The other configuration tabs can be modified to change the peak search parameters and the strip background parameters prior to estimating them. After closing the configuration dialog, you must re-run the estimation by clicking the Estimate button.

After all configuration parameters and all constraints are set according to your preferences, you can click the Start Fit button. This runs the fit and displays the results in the Fit Value column of the table.

Customising the functions #

The FitWidget can be initialised with a non-standard FitManager to customise the available functions.

from silx.gui import qt
from silx.math.fit import FitManager
from silx.gui.fit import FitWidget

def linearfun(x, a, b):
    return a * x + b

# create synthetic data for the example
x = list(range(0, 100))
y = [linearfun(x_, 2.0, 3.0) for x_ in x]

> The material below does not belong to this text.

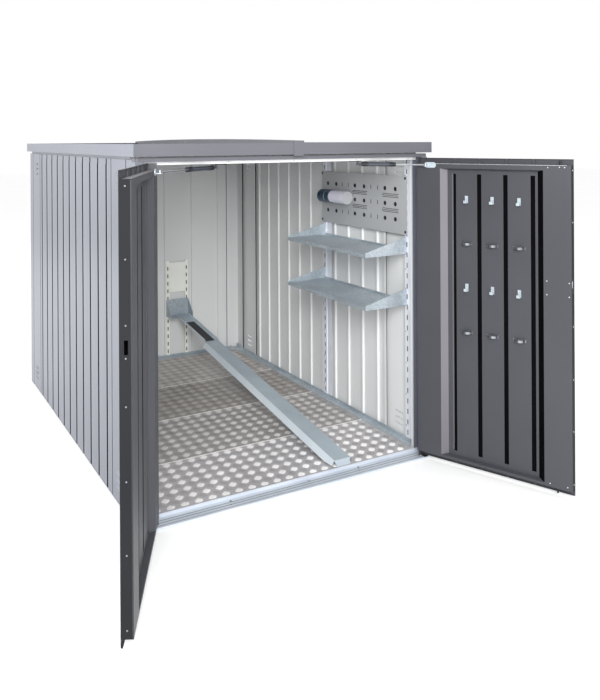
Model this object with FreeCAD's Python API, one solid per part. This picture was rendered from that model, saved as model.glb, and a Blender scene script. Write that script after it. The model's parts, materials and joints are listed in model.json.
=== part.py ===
import FreeCAD, Part
import math
import os
from FreeCAD import Vector

# Bicycle locker: a steel cabin with two front doors, a raised wheel ramp, two shelves and a tool panel.
# Millimetres. X runs to the right as seen from the front, Y to the rear, Z up.
# The origin is the centre of the base on the ground. The doors are drawn open, as they stand at rest.

# Cabin
WIDTH = 1414.0
DEPTH = 1980.0
SHEET = 1.2
SHEET_FOOT = 4.0
CORNER_POST_FRONT = 113.0
CORNER_POST_REAR = 83.0
VENT_PANEL = 195.0
JOINT_GAP = 6.0
JOINT_DEPTH = 12.0
JOINT_TAIL = 16.0
GROOVE_PITCH = 127.0
GROOVE_FIRST = 67.0
GROOVE_TOP = 14.0
GROOVE_FLOOR = 8.0
GROOVE_DEPTH = 9.0
REAR_GROOVE_FIRST = 163.0
REAR_GROOVE_PITCH = 195.0
REAR_GROOVE_MARGIN = 40.0
VENT_SLOT = 55.0
VENT_SLOT_TALL = 6.0
VENT_HOOD = 7.0
VENT_PITCH = 29.0
VENT_LOW = 70.0
VENT_DROP = 118.0

# Front frame
POST_FACE = 31.0
JAMB_DEPTH = 62.0
STOP_SETBACK = 39.0
STOP_LIP = 22.0
JAMB_LIP = 16.0
POST_CREASE = 47.0
LINTEL_HEIGHT = 16.0
LINTEL_DROP = 13.0
LINTEL_CORNER = 10.0
LINER_DEPTH = 41.0
EAVES_HEIGHT = 12.0
EAVES_RECESS = 8.0
EAVES_FLANGE = 47.0

# Roof
ROOF_TOP = 1450.0
TRIM_HEIGHT = 48.0
ROOF_SIDE = 13.0
ROOF_FRONT = 18.0
ROOF_REAR = 37.0
TRIM_RETURN = 30.0
TRIM_FRONT_RETURN = 78.0
TRIM_REAR_RETURN = 62.0
CAMBER = 10.0
RIDGE_WIDTH = 50.0
RIDGE_RISE = 25.0
RIDGE_DROP = 54.0
BEAM_WIDTH = 60.0
BEAM_HEIGHT = 28.0

# Floor
RAIL_LEDGE = 22.3
RAIL_UPSTAND = 34.0
RAIL_REACH = 44.0
RAIL_SHEET = 2.0
PLATE_TOP = 20.0
PLATE_SHEET = 3.0
PLATE_GAP = 1.0
PLATE_SEAMS = (450.0, 929.0, 1408.0)
SILL_FRONT = 38.0
SILL_STEP = 9.0
SILL_RISER = 38.0
SILL_TOP = 22.0
SILL_LIP = 10.0
SILL_SHEET = 2.0
SILL_SIDE_GAP = 2.0

# Doors, in a frame of their own: reach is measured from the hinge pin to the free edge,
# depth from the pin into the cabin
PIN_TO_JAMB = 6.0
PIN_SETBACK = -8.0
DOOR_FACE = 6.0
DOOR_THICKNESS = 38.0
DOOR_HEEL = 3.0
DOOR_BOTTOM = 14.0
DOOR_TO_TRIM = 24.0
DOOR_TO_LINTEL = 3.0
DOOR_MEETING_GAP = 3.0
OPEN_RIGHT = 113.9
OPEN_LEFT = 116.5
PAN_DEPTH = 22.0
PAN_NEAR = 108.0
PAN_FREE_MARGIN = 110.5
PAN_FOOT_MARGIN = 36.0
PAN_HEAD_MARGIN = 46.0
PAN_SLOPE_NEAR = 26.0
PAN_SLOPE_FREE = 28.0
PAN_SLOPE = 6.0
PAN_GROOVE_FIRST = 164.5
PAN_GROOVE_PITCH = 115.2
PAN_GROOVE_WIDTH = 19.0
PAN_GROOVE_DEPTH = 8.0
PAN_GROOVE_SIDE = 3.0
PAN_GROOVE_MARGIN = 18.0
SKIN_GROOVE_DEPTH = 5.0
EDGE_SHORT = 25.0
HOOK_DROPS = (182.0, 570.0)
RING_DROPS = (377.0, 767.0)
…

# we need to create a custom fit manager and add our theory
myfitmngr = FitManager()
myfitmngr.setdata(x, y)
myfitmngr.addtheory("my linear function",
                    function=linearfun,
                    parameters=["a", "b"])

a = qt.QApplication([])

# our fit widget can now use our custom fit manager
fw = FitWidget(fitmngr=myfitmngr)
fw.show()

a.exec()

In our previous example, we didn’t load a customised FitManager, therefore, the fit widget automatically initialised the default fit manager and loaded the default custom Gaussian functions.

This time, we initialised our own FitManager and loaded our own function, so only this function is presented as an option in the GUI.

Our custom function does not provide an associated estimation function, so the default estimation function of the FitManager is used. This default estimation function returns an array of ones with the same length as the list of parameter names, and sets all constraints to FREE.